The cooks at the grill were friendly and helpful in assisting us to make our decisions.

This time, we both tried the nightly buffet, a changing cacophony of epicurean delights, predicated by the local catch of the day, seasonal vegetables, and an ever-changing menu. 

Having selected literally every offered julienne vegetable, this was my stir fry with shrimp, calamari, and snapper, topped with a few dashes of soy sauce, the only sauce on the list of 10 that I surmised was truly sugar and grain-free. Regular soy sauce may contain a small amount of wheat that may trigger serious reactions in those with Celiac’s Disease. Since I consider gluten intolerant, the small amount didn’t seem to bother me.  Overall, I’m opposed to consuming foods made with soy, based on its GMO status. But at times, one may choose to go with the flow when little else is available.

The main meat station consisted of a choice of meats and seafood, as much as desired, stir-fried with the wide array of julienne vegetables lined up at the cooking station for our selection.  In essence, it was a Chinese/Japanese type stir fry, cooked to order with a list of no less than 10 sauces from which to choose.

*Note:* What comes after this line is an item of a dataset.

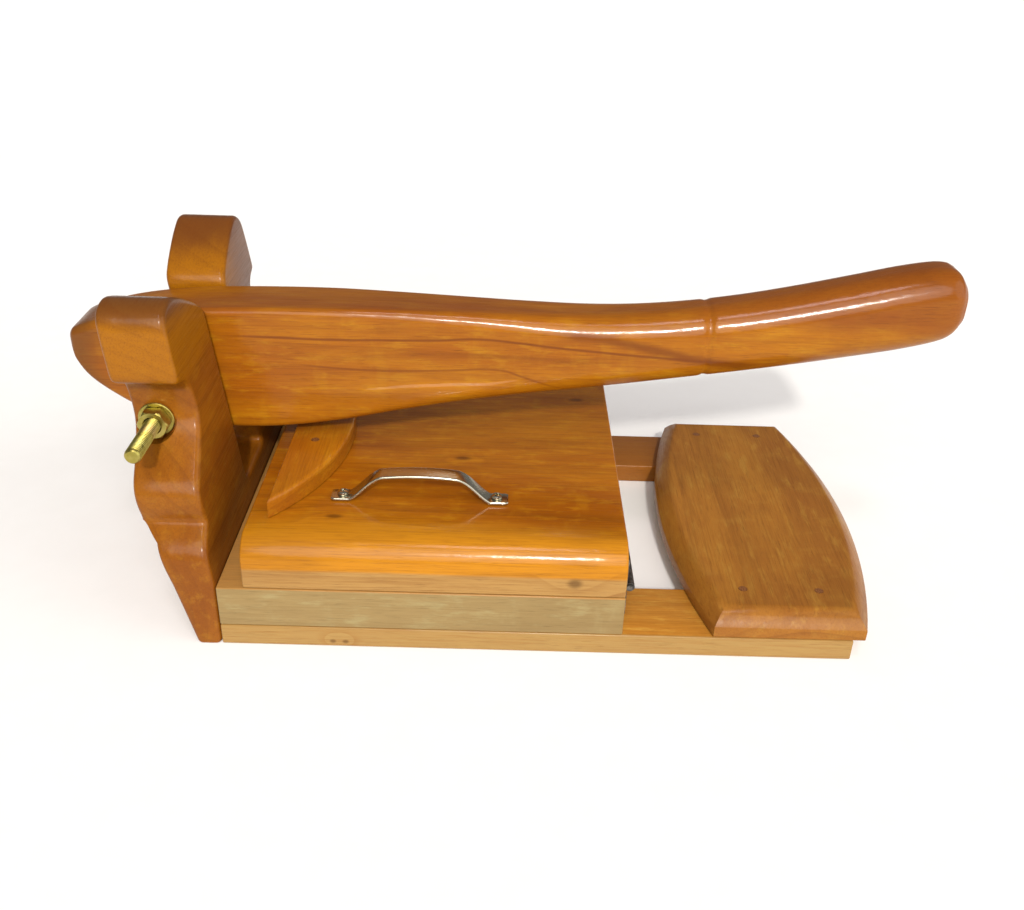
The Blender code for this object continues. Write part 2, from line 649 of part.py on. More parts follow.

My stir fry with a side of snapper and buttered steamed vegetable. My mouth is watering as I write this. I can’t wait to go back for more of The Sands at Nomad’s fine food.
My salad bar plate with more calamari and octopus, plus a cheese salad, inspiring me to make this for us, plus marinated eggplant, zucchini, and more.

We didn’t partake of the offered beef kabobs, made fresh on the huge Teppanyaki grill, along with the stir fry. We simply had no room. The cooks were attentive and diligent in preparing our dishes exactly as preferred. 

This is the two-sided salad bar with little doors, leaving food chilled and free from flies containing local dishes, none of which contained gluten, grains, starch, or sugar, I had a field day. To order the salad bar as a standalone was KES $700, US $8.23 but it wouldn’t work for me as it was lacking in protein, which I must include with each meal.

In addition, there were two tables filled with more options, including soup, potatoes, rice, noodles, grilled vegetables, Kenyan barbecue pork, and chicken. I tried the chicken to announce to Tom, that if that alone had been my entire dinner along with the vegetables I would have been content.  It was moist, flavorful, and fell off of the bone. 

The most interesting salad bar closed behind individual, easily opening little doors at a glass-windowed cooling station, was irresistible, most of which fit in well with my dietary constraints. (Flour based sauces are seldom used in Kenya by fine chefs. They’ve learned the value of a good reduction sauce which in most cases, I am able to order as a side).

Tom’s plate, including his stir fry with no veggies other than onion and celery, barbecue pork, a side of roasted potatoes, and white rice. He didn’t try the included salad bar, but did go back for seconds and a small dessert consisting of custard with chocolate sauce along with a few mini cream puffs.

Another feature offered by The Sands at Nomad is the complimentary taxi service, which, on both occasions, Gabriel showed up promptly at our guarded gates to pick us up.  The return after dinner was equally seamless.  Of course, we left a good tip. 

As for the cost for both dinners, ordering off the menu on the first Saturday night, our total bill, including tax, tips, and service fees was KES $3932.70, US $46.24. This past Saturday, by ordering the buffet at KES $2000, US $23.52 per person, plus Tom ordered two cocktails as opposed to two beers the first time, our total including tax, tips, and service fees was KES $6650.10, US $78.18. 

This photo was taken from our table at 8:00 pm this Saturday night while dining.

The buffet, in its uniqueness and varied options, maybe a choice we’d made on occasion, with a desire to try other items off of the menu. For me, on our next visit, I must repeat the grilled calamari and octopus as shown in the photo. It was divine.

Overall, The Sands at Nomad has proven to be much more than a restaurant and hotel, but a fine establishment for tourists and locals to visit for a relaxing and luxuriating respite from daily life. 

We offer a special thank you to Claudia and Richard for making us feel welcomed, pampered, and at ease.